The year 2007 marks the 198th year of the organized work of the First Baptist Church of Plymouth, but the seeds of Baptist principle and policy were sown in this place many years before.
In tracing the earliest Baptist influences that touched Plymouth, we must begin with the Pilgrims who settled here. In their ten years stay in Holland, they had associated with the Dutch Baptists and the English Baptist refugees, and their association and sentiments seem to show the effects of such association.
The most famous Baptist in colonial Massachusetts was Roger Williams, who was banned from Massachusetts Bay Colony for his heretical ecclesiastical views. The neighboring Plymouth Colony gave him refuge briefly, and he preached at one time from the pulpit of the Pilgrim Church. He is most famous for his establishment of the First Baptist Church in America in Providence, the capital of his new colony of Rhode Island.
In 1794, the Rev. Dr. Chandler Robbins of the Pilgrim Church baptized one woman by immersion, which was a new thing in this town. In the neighboring town of Kingston, once a part of Plymouth, a Baptist Church had been organized and, in the surrounding towns of Marshfield, Carver, and Pocasett, Baptist congregations were serving the communities before the turn of the eighteenth century. Thus it was inevitable that a Baptist Church should be established in the ancient Shiretown of Plymouth.

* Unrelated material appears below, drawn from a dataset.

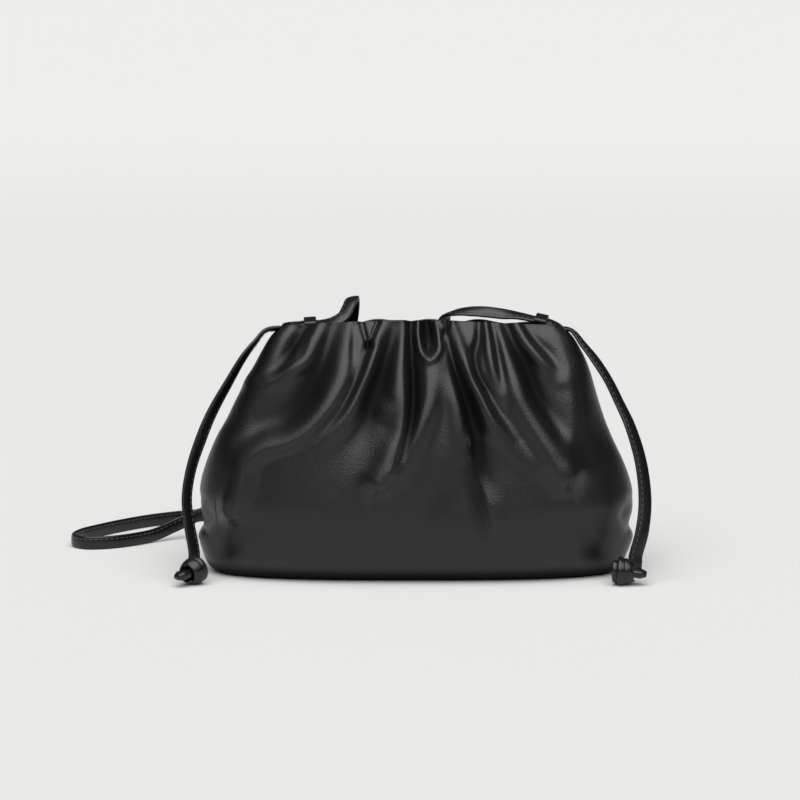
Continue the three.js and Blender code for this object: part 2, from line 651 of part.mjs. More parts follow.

On February 24, 1808, one year before the establishment of the Baptist Church, certain citizens of Plymouth met and constituted "The First Baptist Society in Plymouth", and the first page of their record book reads as follows:
" We, the subscribers, seriously impressed with a sense of religion, and professing ourselves to be of that religious persuasion called Baptists, and having for some time past maintained preaching under that denomination and having full belief that the sect called Baptists are in the right way to secure the favor of approbation of the righteous Judge and Savior of man, do hereby associate ourselves by and under the denomination of the First Baptist Society of Plymouth, and by subscribing our names hereunto do pledge ourselves to that order of Christian Worship".
The purpose of the First Baptist Society in Plymouth was to arrange for services in the Baptist tradition, provide a meetinghouse for the Church, and arrange for the handling of all secular business concerned with the Church. The finances of the Church were to be maintained by the Society, with the exception of the Communion offerings, which were to be under the direction of the Deacons. All affairs pertaining to religion, polity (the form or constitution of a civil body), doctrinal relationship, were to be managed by the Church, being those persons baptized or otherwise received into spiritual membership. This church/society arrangement was not uncommon in New England, and it functioned in Plymouth's Baptist Church into the 1880’s.
The Society encroached more and more upon the decisions of the church, and friction developed between the two bodies. One cause of this friction was the fact that many of the members of the Society charged with the supervision of the church affairs were not members of the church itself. This friction culminated in the 1880's, and the Society, convinced of the inefficiency and difficulty of duplex church government, voted to disband itself after a faithful stewardship of almost eighty years. Thus the government of the Church was returned to those persons directly and rightfully concerned with the affairs of the Church.
On the first page of this Church's record book, dated June 9, 1809, it is recorded that a group of twenty-nine (seven men and twenty-two women), met and adopted articles of faith similar to those of the Third Baptist Church of Christ in Boston. An Ecclesiastical Council was called and recognized the Church as the "First Baptist Church of Christ at Plymouth" and ordained one of their members, Lewis Leonard, to be their minister. Leonard, later to be awarded a Doctorate of Divinity, served the struggling parish for one year. When he left, the Church went without a minister for six long years.
For lack of a meetinghouse, the faithful met in their homes or worshipped in a basement kitchen at the corner of Summer Street at Ring Lane. Finally, accommodations were secured in Burbank's Hall on Middle Street at a rental of twenty-five cents per week, and neighboring preachers ministered to the flock.
In January, 1821, it was voted to purchase a lot on Spring Street, between Summer and High Streets, and a Church was built and dedicated on November 6, 1822. Not much is known of this church building, however, during the 1840's the church was listed in the Old Colony Memorial newspaper as one of many meeting places on the South Shore of Massachusetts for the Old Colony Anti-Slavery Society. In particular, there was a convention held in the church on July 4, 1847, showing our church's early involvement with social justice.